As transações em ambiente não regulado não se adequam a essas premissas, por se realizarem sem envolvimento de instituições financeiras. Sendo assim, parece-nos que a SRFB não teria bases legais para exigir informações sobre operações envolvendo criptomoedas no Brasil.

Segundo, há diversas incertezas quanto à apuração da base de cálculo do imposto de renda devido. A SRFB determina a declaração das moedas virtuais pelo custo de aquisição. Porém, não há, para fins fiscais, regra legal de conversão desses instrumentos, uma vez que não possuem cotação oficial. Assim, pode haver dificuldades em se definir, com segurança, qual o custo de aquisição. Há também dúvidas sobre transações envolvendo trocas de uma moeda virtual por outra moeda virtual (Bitcoin por Etherium, por exemplo), como também por outros bens.

Finalmente, há a atividade de mineração, que permite aquisição originária de criptomoedas. Não há clareza normativa sobre a apuração (e eventual incidência) do imposto de renda sobre ganho de capital em nenhuma dessas hipóteses.

Em terceiro e último lugar, é sabido que as moedas virtuais objetivam se tornar moedas globais e plataformas financeiras descentralizadas. Contudo, em razão da atual falta de regulamentação no Brasil, parece-nos que transações internacionais envolvendo criptomoedas escapariam ao controle das autoridades fiscais, já que se trata, apenas, de representação de valor desregulado.

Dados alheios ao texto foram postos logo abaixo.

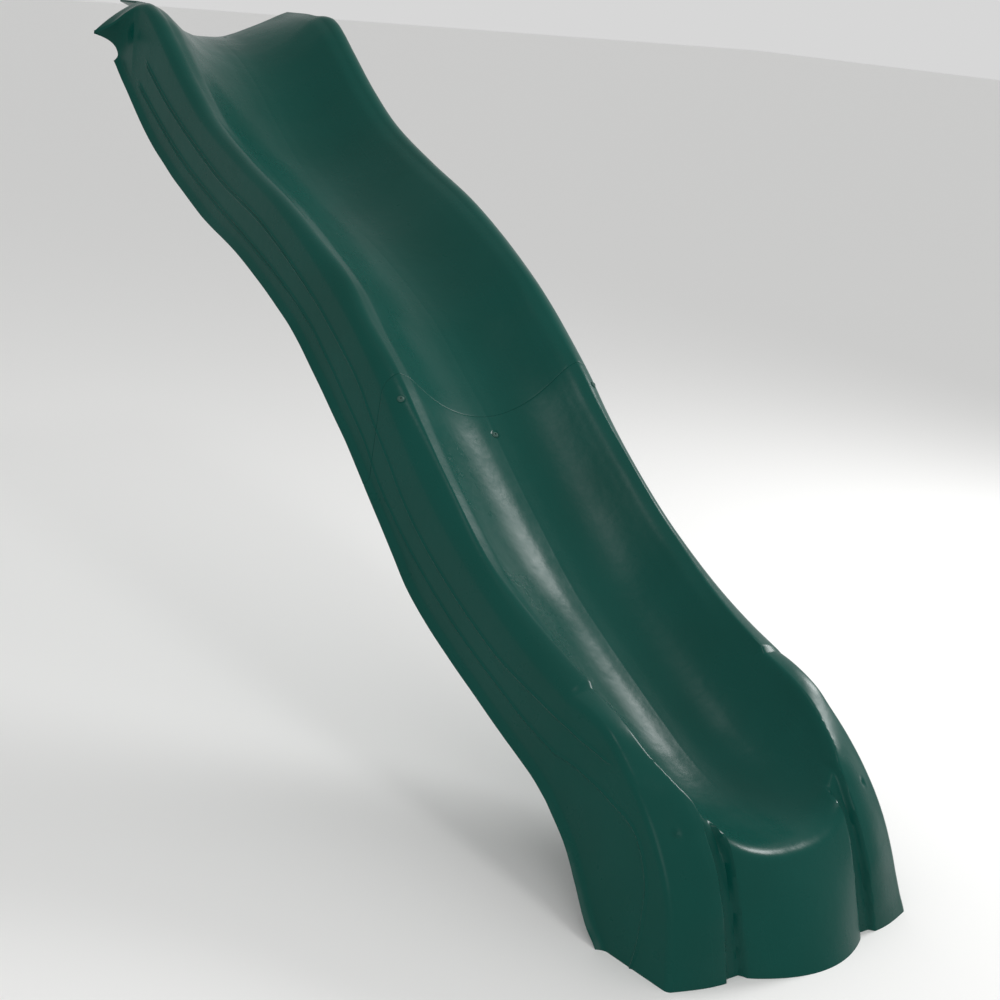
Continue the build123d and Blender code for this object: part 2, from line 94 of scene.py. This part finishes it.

Os riscos de evasão fiscal e uso indevido são evidentes. De outro lado, há inegável potencial tributário nas operações com criptomoedas. Contudo, seguimos sem clareza. As dúvidas que elencamos não estão respondidas pelas autoridades tributárias ou regulatórias. A introdução de uma nova moeda, que conecta diversas plataformas vastamente utilizadas no Brasil, pode mudar o cenário quanto ao acesso a criptomoedas no país. Segurança jurídica e previsibilidade são fundamentais para que o Brasil se adapte à evolução da oferta de serviços financeiros.